───── Dataset extract

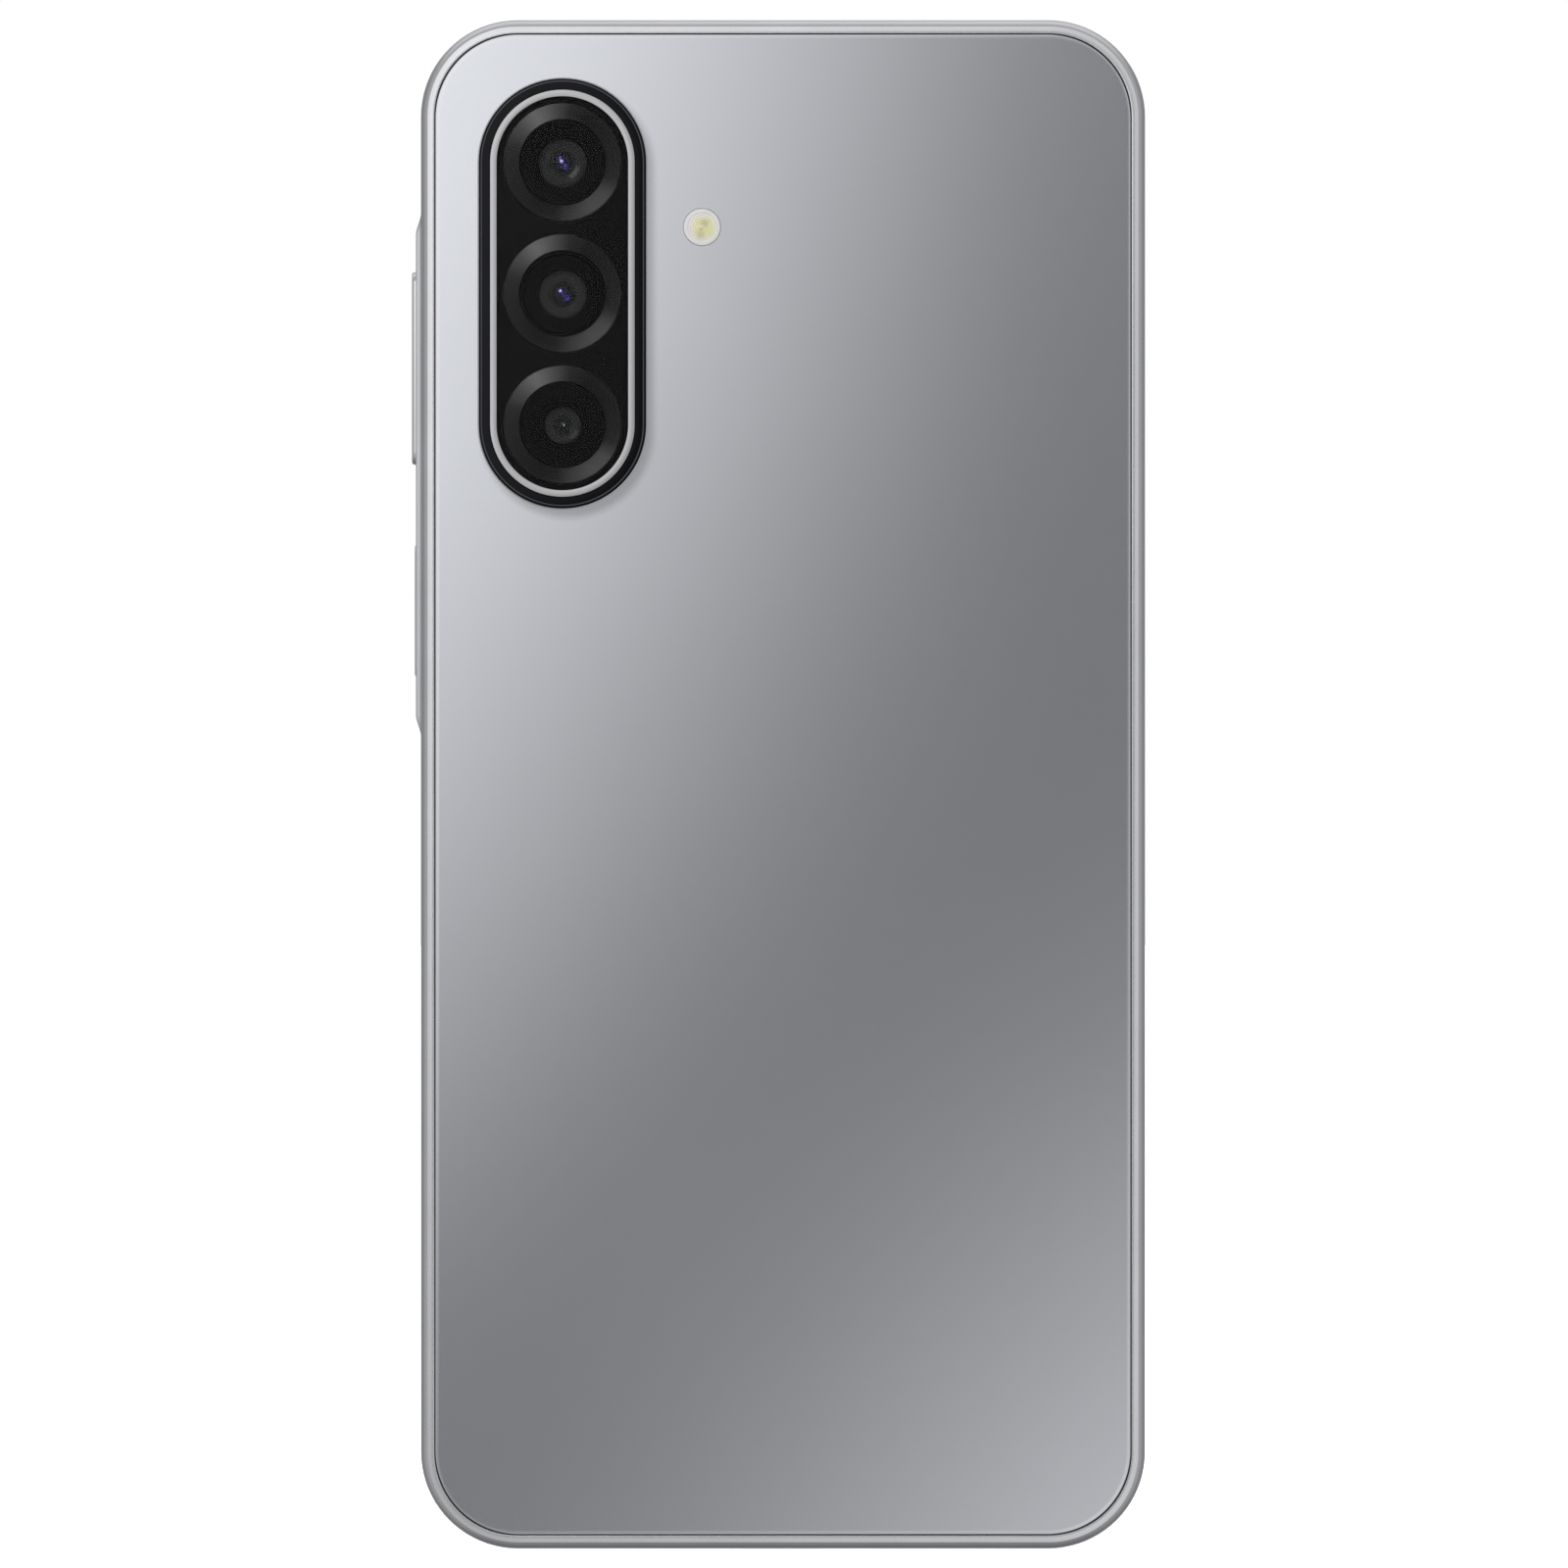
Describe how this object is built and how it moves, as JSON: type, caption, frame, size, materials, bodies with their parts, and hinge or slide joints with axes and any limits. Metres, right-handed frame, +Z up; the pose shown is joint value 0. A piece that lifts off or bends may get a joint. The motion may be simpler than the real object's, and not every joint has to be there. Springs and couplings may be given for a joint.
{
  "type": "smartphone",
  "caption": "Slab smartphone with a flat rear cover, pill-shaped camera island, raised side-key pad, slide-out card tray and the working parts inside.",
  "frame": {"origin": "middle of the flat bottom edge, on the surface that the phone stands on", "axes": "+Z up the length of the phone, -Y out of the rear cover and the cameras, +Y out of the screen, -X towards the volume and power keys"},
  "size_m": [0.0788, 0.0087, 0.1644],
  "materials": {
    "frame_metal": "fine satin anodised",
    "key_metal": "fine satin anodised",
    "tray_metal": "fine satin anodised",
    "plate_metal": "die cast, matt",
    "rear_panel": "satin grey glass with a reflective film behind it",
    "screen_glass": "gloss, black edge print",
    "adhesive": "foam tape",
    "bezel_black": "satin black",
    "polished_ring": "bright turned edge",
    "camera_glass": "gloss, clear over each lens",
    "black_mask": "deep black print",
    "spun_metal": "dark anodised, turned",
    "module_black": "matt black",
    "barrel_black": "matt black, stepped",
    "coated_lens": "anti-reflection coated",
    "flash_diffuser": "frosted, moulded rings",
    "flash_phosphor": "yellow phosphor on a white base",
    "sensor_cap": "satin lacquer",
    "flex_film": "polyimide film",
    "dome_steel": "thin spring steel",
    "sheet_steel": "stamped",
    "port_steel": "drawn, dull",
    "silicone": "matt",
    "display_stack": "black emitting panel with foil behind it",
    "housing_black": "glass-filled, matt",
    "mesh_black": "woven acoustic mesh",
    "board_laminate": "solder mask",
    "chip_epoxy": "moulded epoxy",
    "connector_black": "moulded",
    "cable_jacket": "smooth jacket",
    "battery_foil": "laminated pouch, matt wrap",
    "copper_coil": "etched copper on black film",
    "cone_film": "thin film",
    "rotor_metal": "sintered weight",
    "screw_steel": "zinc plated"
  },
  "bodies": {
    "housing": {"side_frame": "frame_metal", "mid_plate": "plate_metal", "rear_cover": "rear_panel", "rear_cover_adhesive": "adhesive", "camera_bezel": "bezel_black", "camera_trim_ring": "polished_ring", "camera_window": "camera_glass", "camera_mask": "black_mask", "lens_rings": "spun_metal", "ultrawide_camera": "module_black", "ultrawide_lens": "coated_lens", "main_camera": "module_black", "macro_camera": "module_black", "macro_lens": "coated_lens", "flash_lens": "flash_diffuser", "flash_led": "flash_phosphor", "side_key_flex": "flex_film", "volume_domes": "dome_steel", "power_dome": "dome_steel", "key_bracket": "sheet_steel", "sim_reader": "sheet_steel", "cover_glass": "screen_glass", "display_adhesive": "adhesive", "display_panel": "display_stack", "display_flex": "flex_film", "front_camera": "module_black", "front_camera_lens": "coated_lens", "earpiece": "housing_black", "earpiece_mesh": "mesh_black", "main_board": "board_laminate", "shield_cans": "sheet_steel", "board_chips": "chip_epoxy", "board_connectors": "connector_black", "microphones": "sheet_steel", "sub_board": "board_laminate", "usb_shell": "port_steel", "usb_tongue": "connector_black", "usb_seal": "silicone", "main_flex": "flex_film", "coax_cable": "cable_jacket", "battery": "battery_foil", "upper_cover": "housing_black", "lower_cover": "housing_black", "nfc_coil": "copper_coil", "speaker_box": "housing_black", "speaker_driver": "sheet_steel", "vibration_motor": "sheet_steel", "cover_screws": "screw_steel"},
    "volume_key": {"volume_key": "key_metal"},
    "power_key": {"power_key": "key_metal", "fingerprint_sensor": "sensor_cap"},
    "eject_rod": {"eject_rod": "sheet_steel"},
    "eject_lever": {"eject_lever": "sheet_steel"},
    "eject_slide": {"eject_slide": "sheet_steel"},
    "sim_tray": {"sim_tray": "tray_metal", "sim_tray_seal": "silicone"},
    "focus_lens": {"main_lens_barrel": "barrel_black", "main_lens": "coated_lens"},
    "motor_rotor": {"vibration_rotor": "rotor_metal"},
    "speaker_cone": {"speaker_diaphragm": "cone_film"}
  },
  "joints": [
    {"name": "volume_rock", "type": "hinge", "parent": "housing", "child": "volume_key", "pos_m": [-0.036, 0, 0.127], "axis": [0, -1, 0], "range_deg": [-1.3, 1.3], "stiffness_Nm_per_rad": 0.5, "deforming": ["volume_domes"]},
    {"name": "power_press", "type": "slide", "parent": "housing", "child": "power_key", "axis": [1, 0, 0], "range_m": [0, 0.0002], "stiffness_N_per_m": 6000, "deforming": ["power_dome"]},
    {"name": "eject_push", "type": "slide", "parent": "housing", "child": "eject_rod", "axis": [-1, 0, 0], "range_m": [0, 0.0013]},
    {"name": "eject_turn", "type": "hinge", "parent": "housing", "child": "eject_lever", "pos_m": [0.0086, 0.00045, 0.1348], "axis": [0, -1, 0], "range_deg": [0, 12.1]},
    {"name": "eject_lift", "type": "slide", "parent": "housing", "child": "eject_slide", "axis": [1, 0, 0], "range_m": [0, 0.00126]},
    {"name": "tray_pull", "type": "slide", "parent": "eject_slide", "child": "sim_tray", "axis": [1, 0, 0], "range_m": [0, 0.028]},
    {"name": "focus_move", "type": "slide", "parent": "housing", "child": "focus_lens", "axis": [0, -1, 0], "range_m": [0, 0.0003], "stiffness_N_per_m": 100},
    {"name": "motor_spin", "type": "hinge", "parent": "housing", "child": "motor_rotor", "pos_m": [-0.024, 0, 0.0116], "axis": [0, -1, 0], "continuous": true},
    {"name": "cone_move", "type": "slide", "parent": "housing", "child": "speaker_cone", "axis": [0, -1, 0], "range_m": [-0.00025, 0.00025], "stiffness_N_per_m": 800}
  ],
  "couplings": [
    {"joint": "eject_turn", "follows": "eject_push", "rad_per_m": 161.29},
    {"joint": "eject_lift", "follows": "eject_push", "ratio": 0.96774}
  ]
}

──────────

- Given instruction -
All of the material above needs to be copied exactly.

- Output for this task -
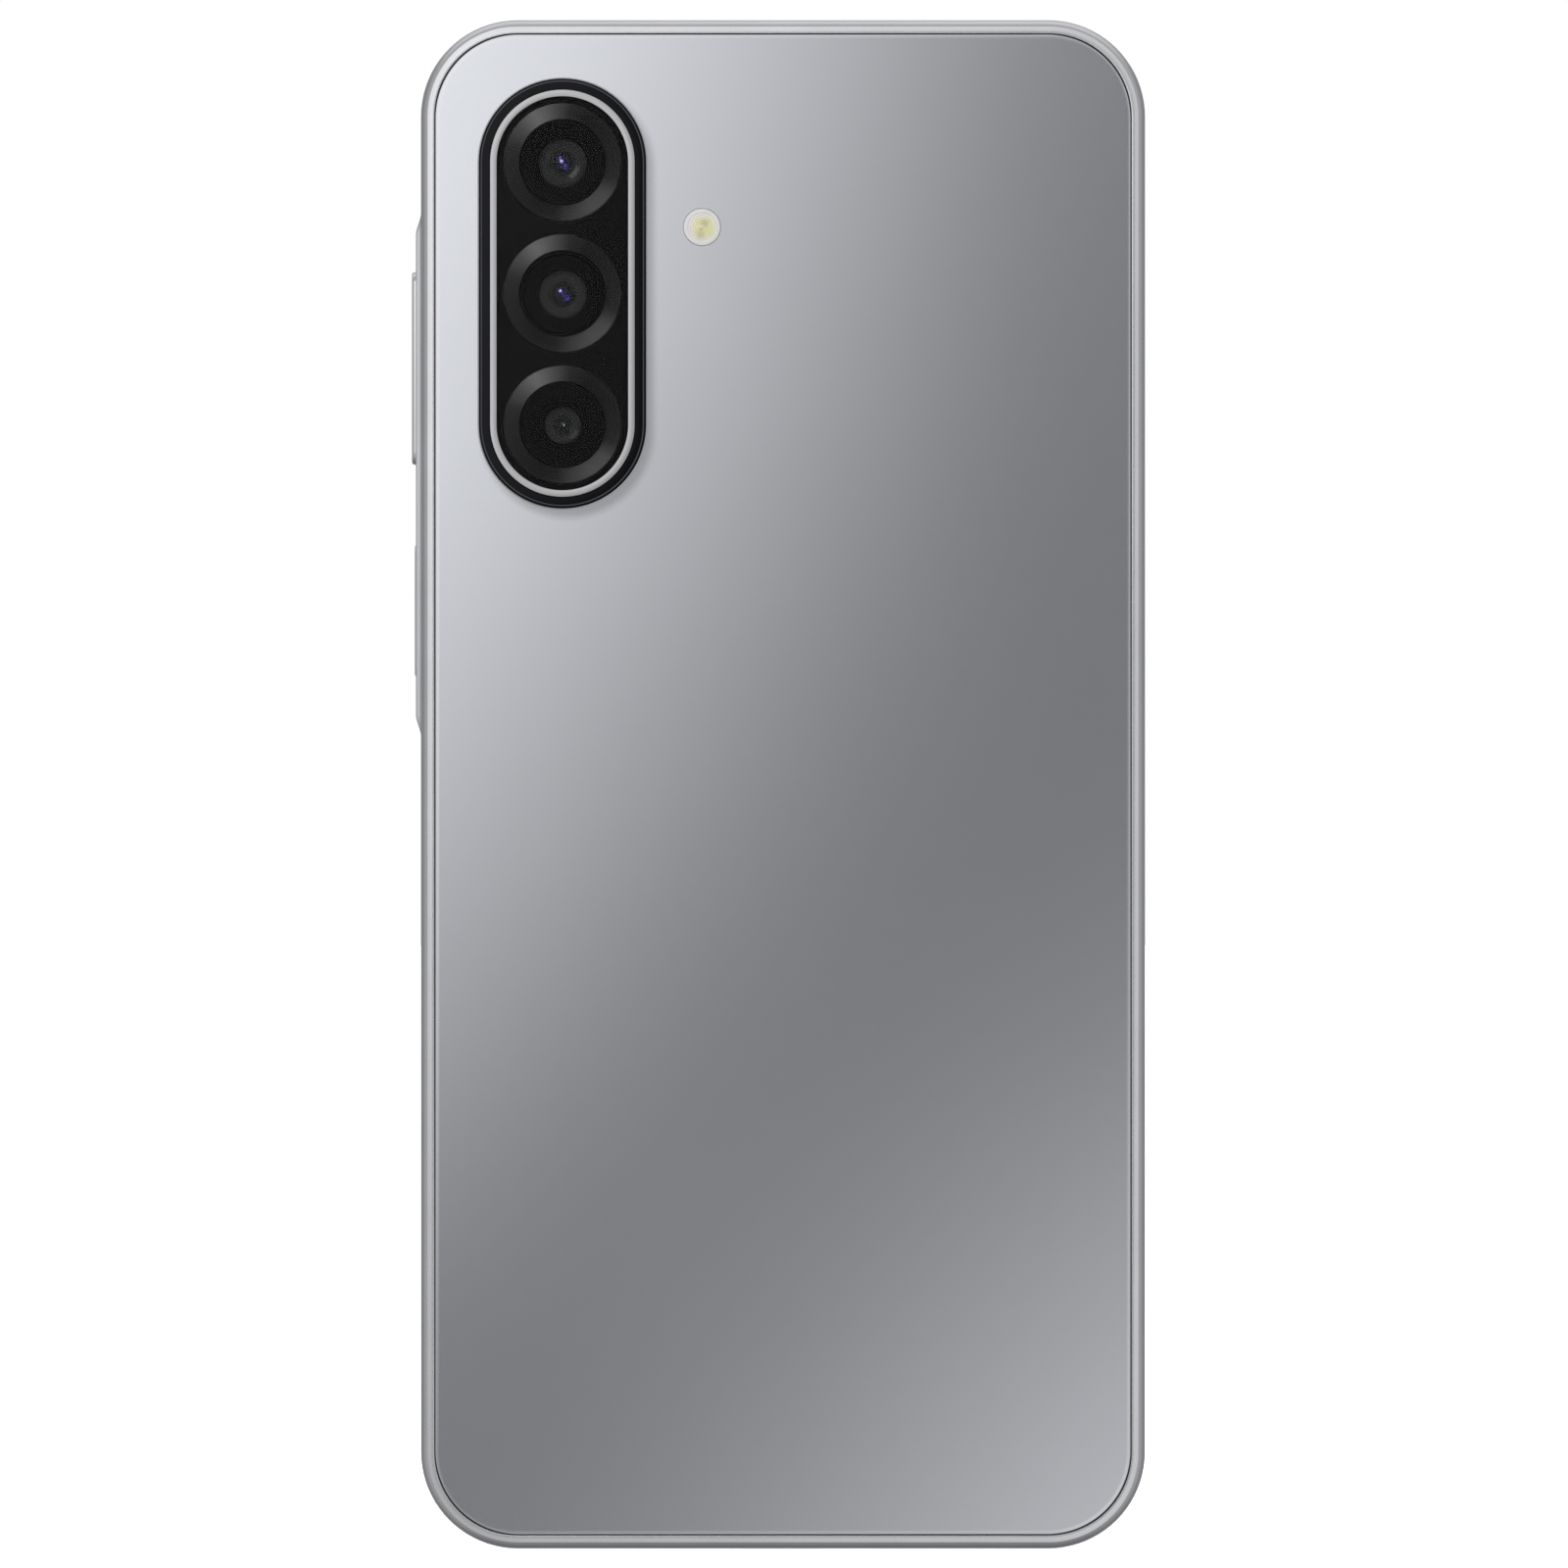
Describe how this object is built and how it moves, as JSON: type, caption, frame, size, materials, bodies with their parts, and hinge or slide joints with axes and any limits. Metres, right-handed frame, +Z up; the pose shown is joint value 0. A piece that lifts off or bends may get a joint. The motion may be simpler than the real object's, and not every joint has to be there. Springs and couplings may be given for a joint.
{
  "type": "smartphone",
  "caption": "Slab smartphone with a flat rear cover, pill-shaped camera island, raised side-key pad, slide-out card tray and the working parts inside.",
  "frame": {"origin": "middle of the flat bottom edge, on the surface that the phone stands on", "axes": "+Z up the length of the phone, -Y out of the rear cover and the cameras, +Y out of the screen, -X towards the volume and power keys"},
  "size_m": [0.0788, 0.0087, 0.1644],
  "materials": {
    "frame_metal": "fine satin anodised",
    "key_metal": "fine satin anodised",
    "tray_metal": "fine satin anodised",
    "plate_metal": "die cast, matt",
    "rear_panel": "satin grey glass with a reflective film behind it",
    "screen_glass": "gloss, black edge print",
    "adhesive": "foam tape",
    "bezel_black": "satin black",
    "polished_ring": "bright turned edge",
    "camera_glass": "gloss, clear over each lens",
    "black_mask": "deep black print",
    "spun_metal": "dark anodised, turned",
    "module_black": "matt black",
    "barrel_black": "matt black, stepped",
    "coated_lens": "anti-reflection coated",
    "flash_diffuser": "frosted, moulded rings",
    "flash_phosphor": "yellow phosphor on a white base",
    "sensor_cap": "satin lacquer",
    "flex_film": "polyimide film",
    "dome_steel": "thin spring steel",
    "sheet_steel": "stamped",
    "port_steel": "drawn, dull",
    "silicone": "matt",
    "display_stack": "black emitting panel with foil behind it",
    "housing_black": "glass-filled, matt",
    "mesh_black": "woven acoustic mesh",
    "board_laminate": "solder mask",
    "chip_epoxy": "moulded epoxy",
    "connector_black": "moulded",
    "cable_jacket": "smooth jacket",
    "battery_foil": "laminated pouch, matt wrap",
    "copper_coil": "etched copper on black film",
    "cone_film": "thin film",
    "rotor_metal": "sintered weight",
    "screw_steel": "zinc plated"
  },
  "bodies": {
    "housing": {"side_frame": "frame_metal", "mid_plate": "plate_metal", "rear_cover": "rear_panel", "rear_cover_adhesive": "adhesive", "camera_bezel": "bezel_black", "camera_trim_ring": "polished_ring", "camera_window": "camera_glass", "camera_mask": "black_mask", "lens_rings": "spun_metal", "ultrawide_camera": "module_black", "ultrawide_lens": "coated_lens", "main_camera": "module_black", "macro_camera": "module_black", "macro_lens": "coated_lens", "flash_lens": "flash_diffuser", "flash_led": "flash_phosphor", "side_key_flex": "flex_film", "volume_domes": "dome_steel", "power_dome": "dome_steel", "key_bracket": "sheet_steel", "sim_reader": "sheet_steel", "cover_glass": "screen_glass", "display_adhesive": "adhesive", "display_panel": "display_stack", "display_flex": "flex_film", "front_camera": "module_black", "front_camera_lens": "coated_lens", "earpiece": "housing_black", "earpiece_mesh": "mesh_black", "main_board": "board_laminate", "shield_cans": "sheet_steel", "board_chips": "chip_epoxy", "board_connectors": "connector_black", "microphones": "sheet_steel", "sub_board": "board_laminate", "usb_shell": "port_steel", "usb_tongue": "connector_black", "usb_seal": "silicone", "main_flex": "flex_film", "coax_cable": "cable_jacket", "battery": "battery_foil", "upper_cover": "housing_black", "lower_cover": "housing_black", "nfc_coil": "copper_coil", "speaker_box": "housing_black", "speaker_driver": "sheet_steel", "vibration_motor": "sheet_steel", "cover_screws": "screw_steel"},
    "volume_key": {"volume_key": "key_metal"},
    "power_key": {"power_key": "key_metal", "fingerprint_sensor": "sensor_cap"},
    "eject_rod": {"eject_rod": "sheet_steel"},
    "eject_lever": {"eject_lever": "sheet_steel"},
    "eject_slide": {"eject_slide": "sheet_steel"},
    "sim_tray": {"sim_tray": "tray_metal", "sim_tray_seal": "silicone"},
    "focus_lens": {"main_lens_barrel": "barrel_black", "main_lens": "coated_lens"},
    "motor_rotor": {"vibration_rotor": "rotor_metal"},
    "speaker_cone": {"speaker_diaphragm": "cone_film"}
  },
  "joints": [
    {"name": "volume_rock", "type": "hinge", "parent": "housing", "child": "volume_key", "pos_m": [-0.036, 0, 0.127], "axis": [0, -1, 0], "range_deg": [-1.3, 1.3], "stiffness_Nm_per_rad": 0.5, "deforming": ["volume_domes"]},
    {"name": "power_press", "type": "slide", "parent": "housing", "child": "power_key", "axis": [1, 0, 0], "range_m": [0, 0.0002], "stiffness_N_per_m": 6000, "deforming": ["power_dome"]},
    {"name": "eject_push", "type": "slide", "parent": "housing", "child": "eject_rod", "axis": [-1, 0, 0], "range_m": [0, 0.0013]},
    {"name": "eject_turn", "type": "hinge", "parent": "housing", "child": "eject_lever", "pos_m": [0.0086, 0.00045, 0.1348], "axis": [0, -1, 0], "range_deg": [0, 12.1]},
    {"name": "eject_lift", "type": "slide", "parent": "housing", "child": "eject_slide", "axis": [1, 0, 0], "range_m": [0, 0.00126]},
    {"name": "tray_pull", "type": "slide", "parent": "eject_slide", "child": "sim_tray", "axis": [1, 0, 0], "range_m": [0, 0.028]},
    {"name": "focus_move", "type": "slide", "parent": "housing", "child": "focus_lens", "axis": [0, -1, 0], "range_m": [0, 0.0003], "stiffness_N_per_m": 100},
    {"name": "motor_spin", "type": "hinge", "parent": "housing", "child": "motor_rotor", "pos_m": [-0.024, 0, 0.0116], "axis": [0, -1, 0], "continuous": true},
    {"name": "cone_move", "type": "slide", "parent": "housing", "child": "speaker_cone", "axis": [0, -1, 0], "range_m": [-0.00025, 0.00025], "stiffness_N_per_m": 800}
  ],
  "couplings": [
    {"joint": "eject_turn", "follows": "eject_push", "rad_per_m": 161.29},
    {"joint": "eject_lift", "follows": "eject_push", "ratio": 0.96774}
  ]
}